A Step Above a Noise Problem
Many moons ago, when I was a young, highly-agreeable person, I rented an upstairs apartment. Not long after I moved in, my downstairs neighbor asked to speak with me. She said that she could hear me walking around my apartment.

I apologized and said that I would try to walk more quietly. Sorry about that!

But that wasn't enough for her. "Actually," she said, "I was wondering if you could stop walking around your apartment when you're at home so I don't have to hear it."

via GIPHY


I didn't know what to say. Stop walking around my apartment? What if I need to use the bathroom, or make myself something to eat? Hey, I'm happy to help you out here by walking more quietly, but I can't just sit on my sofa wishing I could use the kitchen. Plus, the floors in this old apartment building are all sorts of creaky.

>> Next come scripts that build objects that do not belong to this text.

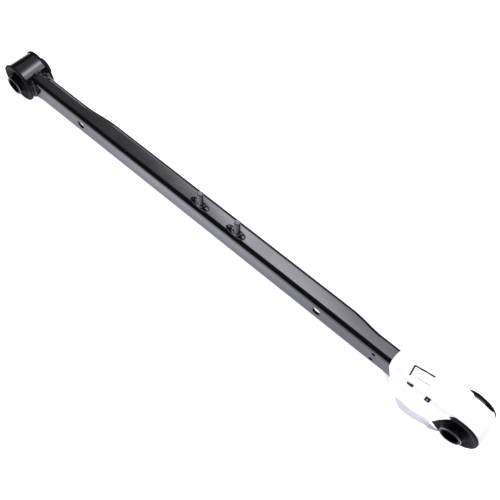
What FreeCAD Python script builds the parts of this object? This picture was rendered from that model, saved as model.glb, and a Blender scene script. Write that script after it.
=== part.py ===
import FreeCAD, Part
import math
import os

from FreeCAD import Vector

# Track control arm: a pressed channel welded to two eye tubes, each with a bonded rubber bush.
# Millimetres. X runs along the arm, Y along the bush bores, Z up.
# The origin is the centre of the left bush, on its axis.

# Bushes
EYE_SPACING = 532.5        # bore axis to bore axis
BOLT_BORE = 14.2           # through the inner sleeve, for an M14 bolt
SLEEVE_OUTER = 19.2        # outer diameter of the inner sleeve
SLEEVE_LENGTH = 41.8
SLEEVE_CHAMFER = 0.8
SHELL_WALL = 1.25          # outer steel shell of the bush
SHELL_SHORT = 1.0          # the shell stops this far inside each end of the eye tube
LIP_OVERHANG = 0.9         # how far the rubber lip stands out from the eye tube
LIP_THICKNESS = 2.1
LIP_ROUND = 0.8
LIP_LAND = 2.6             # flat outer band of the lip, before the dish
DISH_DEPTH = 2.2           # how far the rubber face dips behind the lip
DISH_RUN = 4.4             # radial run of the slope down into the dish
COLLAR_RISE = 1.6          # how far the rubber climbs the sleeve above the lip
COLLAR_WALL = 1.1          # rubber left round the sleeve at the top of that climb
COLLAR_FOOT = 2.2          # and at the floor of the dish

# Eye tubes
TUBE_OUTER = 38.4
TUBE_WALL = 3.0
TUBE_LENGTH = 26.0
TUBE_EDGE = 0.6            # rounded outer edge

# Channel
SHEET = 2.5
WEB_HEIGHT = 12.4          # outer face of the web above the bore axis
CHANNEL_DEPTH = 21.3       # web to the free edges
BEND_RADIUS = 4.4          # outer radius of the two bends
NECK_HALF_WIDTH = 8.5      # both walls at the narrow ends, and the near wall all along
BODY_FAR_WIDTH = 11.6      # the far wall along the middle
LEFT_TAPER_NECK = 82.0     # where the far wall starts to move out, from the left bore axis
LEFT_TAPER_BODY = 122.0    # and where it is fully out
RIGHT_TAPER_BODY = 118.5   # the same two places at the right, from the right bore axis
RIGHT_TAPER_NECK = 86.5
FLARE_LENGTH = 18.0        # last stretch before each eye, where the legs splay
FLARE_START = 32.0         # from the bore axis
FLARE_OVERRUN = 5.4        # how far the sheet runs on into the tube before it is coped
FOOT_INSET = 2.2           # free edges at the tube, inside the tube's ends
TOP_TUCK = 1.4             # inward move of the bends at the tube
FLARE_BEND_GAIN = 1.4      # growth of the bend radius at the tube
RELIEF_RADIUS = 1.9        # notch at the end of each bend
RELIEF_REACH = 2.0         # centre of that notch, past the tube wall along X

# Holes in the near wall
JIG_HOLE = 9.0
JIG_HOLE_LEFT = 89.5       # from the left bore axis
JIG_HOLE_RIGHT = 143.0     # from the right bore axis
JIG_HOLE_HEIGHT = 1.5      # from the bore axis
CLIP_HOLE = 3.8
CLIP_HOLE_RIGHT = 83.5     # from the right bore axis
CLIP_HOLE_HEIGHT = 5.4     # the upper hole of the pair
CLIP_HOLE_SPACING = 10.6

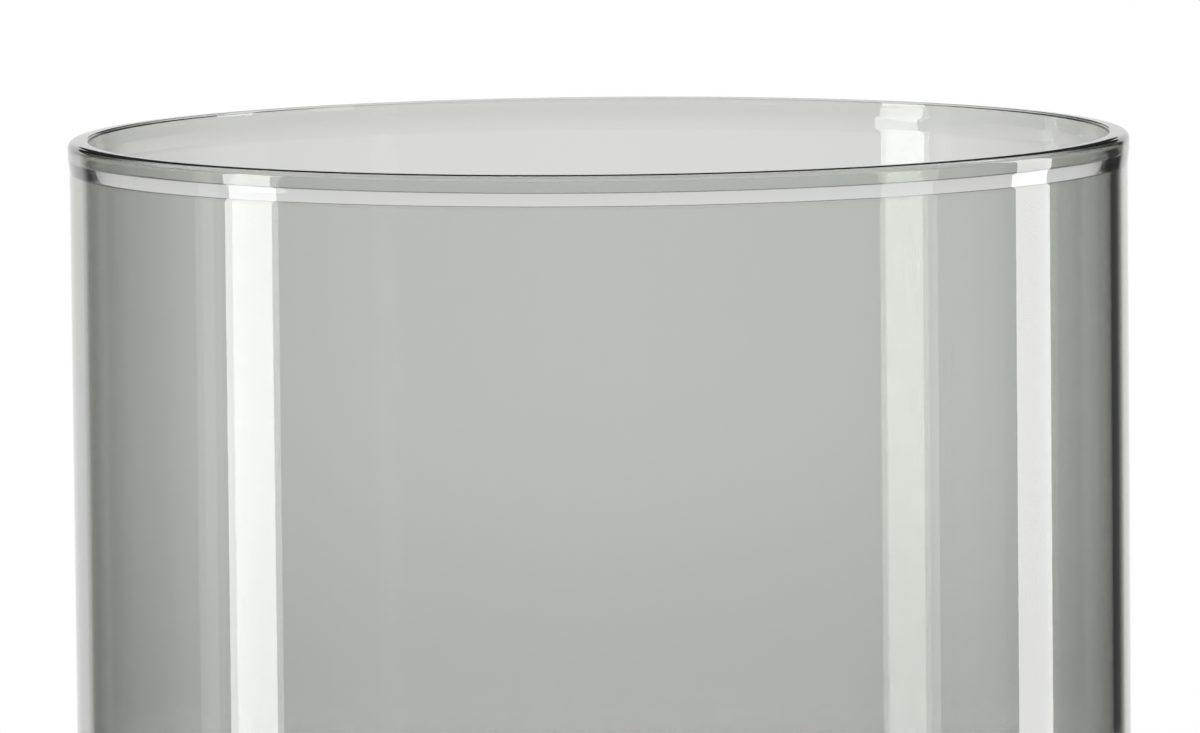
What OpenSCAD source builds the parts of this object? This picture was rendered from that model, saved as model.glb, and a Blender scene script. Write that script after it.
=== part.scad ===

Looking back, there was no way that I could meet her goals of a sound-free ceiling. The problem could never be resolved, because I couldn't fly, or levitate. Navigating this issue made living there very uncomfortable.

When A Coworker Wants To Mute You
Now imagine such a scenario in the workplace. It feels like this teammate literally does not want to hear any sounds from you at all, ever. You are not wrong, because that is exactly what is happening here.

via GIPHY


Whether it's hearing you breathe, walk, type or open a filing cabinet, this coworker's controlling nature toward the noises we all make is beginning to impact your work, and quite possibly your morale. Could you flip through those invoices more quietly? Thanks.

What can you do about these unreasonable requests?

First, you can try to accommodate this coworker to some extent. Maybe you can get a new keyboard, wait until she leaves the room to open your cabinets, and lose the flip-flops. We can all try to work with each other on these issues. Creating some ambient noise (a fan can work wonders) or investing in noise-cancelling earphones are two possibilities for quieting this coworker's noise complaints.

However, these steps might not be enough. In this case, it's okay to be direct. Tell this coworker that there are limits to how much you can stifle your work noise. Because you are human.

Typically, I suggest trying to work out problems one-on-one with a coworker without involving management, but this particular workplace problem might benefit from managerial input if it has you walking on proverbial egg shells every day. Raise it from the angle that you're trying to accommodate this coworker, but nothing seems to work so far. A good manager will talk to the employee, and suggest a few solutions.

You might ask to relocate to another work area far away from this coworker, too.

Bottom line: No coworker should be able to make unreasonable requests regarding your garden-variety noise. As long as you're considerate, you shouldn't have to be silent. I'll let you go file those invoices.